Reproduce exactly the lines below, from the first through the one containing "2.9), (62, 3.4))", and nothing more.

----

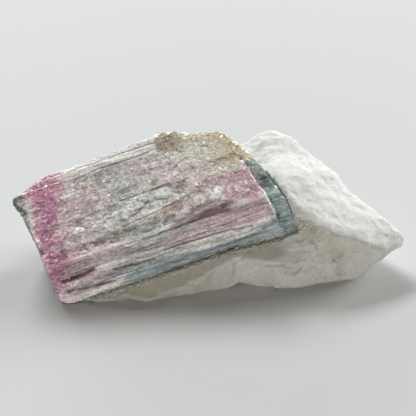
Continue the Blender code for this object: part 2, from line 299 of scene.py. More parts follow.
# Borders on the broken face, in mm. These give a place along the prism for each height up the face.
pinkBorder = (
    (0, 3.2), (3.7, 4.6), (7, 7.0), (10.1, 7.8), (15.2, 7.6), (20, 8.8), (24.3, 11.0), (28.2, 12.0),
    (32, 13.0))
greenEdge = (
    (0, 3.0), (1.5, 2.3), (3.5, 2.2), (6, 1.8), (11, 1.5), (15, 1.6), (18, 1.1), (22, 0.5), (25, 0.1),
    (27, -0.1), (28, -0.4), (29, 0.9), (33, 1.4))
rindBorder = (
    (-2, 57.6), (1, 57.8), (8, 58.0), (13.8, 56.9), (17, 56.0), (19.2, 54.6), (22, 57.5), (33, 60.0))
# These give a height up the face for each place along the prism.
upperEdge = (
    (0, 29.1), (4.5, 30.8), (7, 31.4), (18, 31.7), (27, 32.3), (36, 32.6), (43, 32.2), (50, 31.1),
    (56, 29.9), (62, 28.0))
lowerEdge = ((0, 1.3), (1.2, 0.1), (4, -0.3), (28, -0.1), (37, 0.3), (47, 0.0), (57, -0.7), (62, -0.9))
blueBandTop = ((14, -1.0), (20, 2.6), (28, 3.0), (38, 2.3), (49, 2.0), (54, 2.9), (62, 3.4))

# Growth zones and stains of the broken face, with the painted shade and painted highlight marked below: for
# each colour, soft patches as
# (along the prism, up the face, half length, half width, strength), in mm. Those without patches
# follow the borders above.
zones = {
    "olive": ("#96968a", (
        (25.5, 11.5, 7.0, 1.5, 1.0), (17.0, 11.4, 5.0, 1.2, 0.6), (31.5, 11.6, 3.5, 1.0, 0.6),
        (39.0, 11.2, 5.0, 0.8, 0.5), (13.0, 0.2, 6.0, 0.5, 0.6), (14.0, 26.8, 2.2, 1.0, 0.35),
        (23.5, 27.6, 5.0, 1.2, 0.4), (39.5, 28.6, 2.2, 2.0, 0.5))),
    "smoke": ("#c2c6be", (
        (23.4, 21.6, 5.5, 3.2, 0.95), (21.5, 25.3, 4.5, 2.4, 0.8), (18.5, 27.0, 4.0, 1.6, 0.7),
        (25.2, 10.9, 5.0, 1.8, 0.7), (13.5, 13.6, 3.4, 1.5, 0.3), (30, 8.0, 6.0, 1.2, 0.5),
        (17.8, 17.6, 3.4, 1.1, 0.4), (20.5, 13.0, 3.0, 1.2, 0.4), (23, 3.4, 12.0, 1.6, 0.8),
        (40.5, 12.2, 2.2, 1.0, 0.6))),
    "lilac": ("#efe3e0", (
        (14.5, 22.5, 8.0, 3.6, 0.9), (13.0, 28.4, 8.0, 1.3, 0.7), (36.0, 22.6, 5.0, 3.0, 0.9),
        (31, 25.5, 4.0, 3.4, 0.8), (42.5, 18.0, 6.0, 2.4, 0.9), (15, 10.0, 8.0, 1.8, 0.8),
        (23, 7.6, 9.0, 1.3, 0.6), (39, 13.0, 6.0, 1.6, 0.7), (11.5, 17.0, 3.0, 2.0, 0.6),
        (34, 6.4, 7.0, 1.2, 0.8), (10.5, 8.4, 4.0, 1.5, 0.6))),
    "rose": ("#eecbd0", (
        (31.0, 25.8, 3.0, 2.6, 0.28), (38.5, 21.5, 3.5, 1.8, 0.35), (31.0, 12.6, 1.6, 0.7, 0.5),
        (35.5, 17.5, 2.5, 1.2, 0.3), (51.0, 14.5, 8.0, 5.0, 0.85), (46, 17.0, 6.0, 2.2, 0.5),
        (49, 7.0, 11.0, 2.6, 0.8), (37, 6.6, 8.0, 1.6, 0.55), (10.0, 6.8, 3.0, 1.0, 0.7),
        (55.0, 6.0, 2.4, 3.0, 0.5), (11.0, 29.5, 3.0, 1.0, 0.6))),
    "magenta": ("#cb89a8", (
        (5.0, 27.6, 2.6, 1.6, 1.0), (6.4, 25.4, 2.8, 1.3, 1.0), (8.4, 30.0, 2.6, 0.8, 0.8),
        (6.2, 21.4, 2.0, 2.2, 0.9), (5.2, 18.4, 1.9, 2.0, 0.85), (4.2, 13.4, 0.9, 1.9, 1.0),
        (3.1, 11.4, 0.8, 1.8, 0.95), (7.2, 11.2, 1.7, 1.5, 0.9), (7.4, 5.7, 2.6, 0.6, 0.9),
        (3.6, 8.4, 1.4, 1.6, 0.85), (2.6, 14.5, 0.9, 2.4, 0.7), (4.6, 23.5, 1.6, 1.2, 0.6),
        (54.0, 16.6, 3.0, 1.4, 0.35), (54.6, 12.3, 2.2, 1.7, 0.5), (54.7, 10.2, 1.8, 0.7, 0.75),
        (50, 12.5, 2.5, 1.4, 0.3), (50.0, 8.6, 5.0, 0.7, 0.35), (55.9, 8.0, 0.5, 2.0, 0.5),
        (47, 18.2, 2.5, 0.8, 0.25), (4.4, 4.6, 1.6, 0.9, 0.6))),
    # violet: thin dark lines along the splits and under the top strip's edge: painted shade with a violet
    # tint
    "violet": ("#a79da6", (
        (5.6, 3.0, 2.0, 0.45, 0.8), (9.3, 2.7, 2.0, 0.5, 0.9), (13.3, 2.3, 2.4, 0.4, 0.9),
        (20.0, 28.7, 10.0, 0.4, 0.75), (42.5, 20.0, 3.5, 0.5, 0.4), (17, 3.4, 6, 0.3, 0.5))),
    # umber: brown streaks; along the pink block's overhang, near 10 mm up, also painted shade
    "umber": ("#8f7872", (
        (47.2, 10.6, 2.4, 0.7, 0.95), (43.0, 9.9, 7.5, 0.5, 0.95), (14.0, 11.8, 7.0, 0.35, 0.55),
        (19.0, 9.4, 7.0, 0.35, 0.5), (43.0, 12.0, 4.0, 0.7, 0.5), (36.0, 10.6, 4.0, 0.4, 0.6))),
    "cream": ("#efecdc", (
        (37.2, 3.7, 7.0, 0.6, 1.0), (28.0, 4.7, 6.0, 0.5, 0.8), (20.0, 0.7, 7.0, 0.7, 0.8),
        (10.0, 0.9, 5.0, 0.6, 0.7), (17, 6.4, 6.0, 0.5, 0.3), (24.0, 30.4, 13.0, 1.6, 0.95),
        (36, 30.8, 3.5, 1.2, 0.7), (43.5, 4.2, 3.0, 0.6, 0.8), (33, 1.0, 3, 0.4, 0.4))),
    # white: pale facets, and painted highlight on the lit ledge line 19.3 mm up and on the recess wall's edge
    "white": ("#fdfbf7", (
        (32.4, 17.8, 4.2, 1.5, 0.9), (25.0, 15.2, 5.0, 1.6, 0.5), (19.5, 15.8, 2.4, 1.4, 0.85),
        (29.0, 14.4, 6.0, 0.8, 0.5), (37.6, 15.4, 4.0, 1.3, 0.75), (46.0, 14.4, 2.6, 1.5, 1.0),
        (31.0, 19.3, 6.0, 0.3, 1.0), (2.5, 25.4, 0.6, 2.6, 0.8), (1.8, 21.5, 0.6, 2.6, 0.85),
        (60.8, 11.2, 0.8, 0.8, 0.9), (50.0, 4.2, 6.0, 0.28, 0.85), (12.5, 25.2, 2.6, 0.7, 0.6),
        (13.1, 16.5, 1.4, 1.0, 0.7), (26, 31.2, 12.0, 1.4, 0.85), (37.4, 27.5, 0.35, 2.4, 0.7),
        (20, 6.0, 6.0, 0.3, 0.4), (5.0, 13.9, 1.3, 0.5, 0.6), (3.0, 2.2, 0.9, 0.6, 0.7),
        (21.5, 17.2, 3.5, 1.6, 0.6), (14.5, 15.3, 4.0, 2.0, 0.5), (30.0, 14.6, 8.0, 0.6, 0.5),
        (36.0, 16.6, 6.0, 0.5, 0.8))),
    "peach": ("#f2dccf", (
        (32.0, 13.4, 4.0, 1.0, 0.9), (37.4, 14.6, 4.4, 1.2, 0.95), (41.5, 13.2, 2.4, 0.8, 0.5),
        (27.0, 13.0, 2.0, 0.4, 0.5))),
    "rust": ("#b89f76", (
        (16.4, 25.5, 0.5, 0.6, 0.75), (17.8, 25.2, 0.35, 0.5, 0.6), (32.4, 21.2, 0.7, 0.7, 0.8),
        (34.5, 20.1, 1.4, 0.25, 0.6), (39.1, 29.0, 1.5, 1.6, 0.45), (56.6, 17.9, 1.0, 0.8, 0.6),
        (33.4, 4.4, 0.9, 0.25, 0.6), (19.1, 11.6, 1.4, 0.6, 0.35), (30.8, 24.0, 0.8, 0.5, 0.4),
        (33.5, 26.3, 0.9, 0.5, 0.35))),
    "blueGrey": ("#a3a8a6", ()),
    "rim": ("#b4bcae", (
        (57.0, 4.6, 0.6, 4.2, 0.95), (57.7, 0.8, 0.6, 1.6, 0.9), (56.6, 8.8, 0.5, 1.0, 0.7))),
    "rind": ("#b2c3c1", ()),
    "paleRind": ("#cdd3c6", (
        (60.6, 11.3, 1.3, 0.9, 1.0), (58.9, 15.8, 1.0, 1.6, 0.7), (57.8, 11.6, 0.8, 0.5, 0.9),
        (61.4, 7.5, 0.5, 2.4, 0.4), (62.0, 2.5, 0.4, 2.0, 0.3), (57.5, 18.0, 1.6, 1.6, 0.6))),
    # ink: dark spots and lines; those in pits and under the top strip's edge are painted shade
    "ink": ("#5c6870", (
        (58.6, 14.6, 0.9, 0.5, 1.0), (58.9, 12.9, 1.1, 0.7, 0.6), (58.5, 4.9, 0.7, 1.0, 1.0),
        (58.2, 8.0, 0.4, 1.6, 0.6), (59.2, 1.5, 0.5, 1.6, 0.45), (20.9, 4.4, 0.5, 0.25, 0.9),
        (22.0, 2.5, 0.6, 0.28, 0.9), (32.6, 4.25, 1.0, 0.25, 0.9), (22.9, 15.2, 0.6, 0.5, 0.6),
        (29.6, 17.3, 0.5, 0.35, 0.7), (27.5, 16.1, 0.9, 0.3, 0.6), (30.2, 12.8, 0.5, 0.35, 0.7),
        (20.2, 26.5, 0.9, 0.6, 0.4), (59.5, 12.0, 0.7, 0.5, 0.4), (24, 29.0, 3.0, 0.2, 0.4))),
    "slate": ("#777c82", ((48.0, 1.6, 7.0, 0.8, 0.45), (36.5, 8.2, 9.0, 0.3, 0.2))),
    # garnet: the dark red-brown line under the pink block's overhang, the stone's own colour with painted
    # shadow
    "garnet": ("#6b484a", (
        (47.0, 10.5, 2.8, 0.55, 0.9), (41.5, 10.2, 4.5, 0.45, 0.75), (35.5, 9.9, 2.5, 0.35, 0.6))),
    "capGreen": ("#6d8879", (
        (0.8, 24.6, 0.8, 1.8, 1.0), (1.0, 28.0, 1.1, 1.2, 0.8), (1.0, 21.0, 0.35, 1.6, 0.7))),
}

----

Response to this exercise
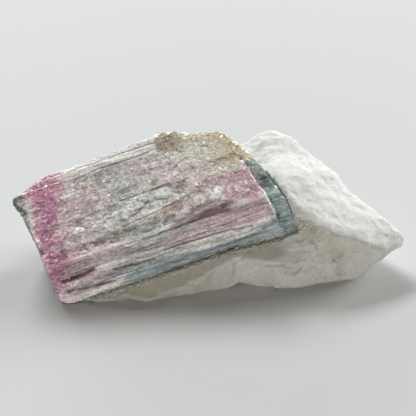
Continue the Blender code for this object: part 2, from line 299 of scene.py. More parts follow.
# Borders on the broken face, in mm. These give a place along the prism for each height up the face.
pinkBorder = (
    (0, 3.2), (3.7, 4.6), (7, 7.0), (10.1, 7.8), (15.2, 7.6), (20, 8.8), (24.3, 11.0), (28.2, 12.0),
    (32, 13.0))
greenEdge = (
    (0, 3.0), (1.5, 2.3), (3.5, 2.2), (6, 1.8), (11, 1.5), (15, 1.6), (18, 1.1), (22, 0.5), (25, 0.1),
    (27, -0.1), (28, -0.4), (29, 0.9), (33, 1.4))
rindBorder = (
    (-2, 57.6), (1, 57.8), (8, 58.0), (13.8, 56.9), (17, 56.0), (19.2, 54.6), (22, 57.5), (33, 60.0))
# These give a height up the face for each place along the prism.
upperEdge = (
    (0, 29.1), (4.5, 30.8), (7, 31.4), (18, 31.7), (27, 32.3), (36, 32.6), (43, 32.2), (50, 31.1),
    (56, 29.9), (62, 28.0))
lowerEdge = ((0, 1.3), (1.2, 0.1), (4, -0.3), (28, -0.1), (37, 0.3), (47, 0.0), (57, -0.7), (62, -0.9))
blueBandTop = ((14, -1.0), (20, 2.6), (28, 3.0), (38, 2.3), (49, 2.0), (54, 2.9), (62, 3.4))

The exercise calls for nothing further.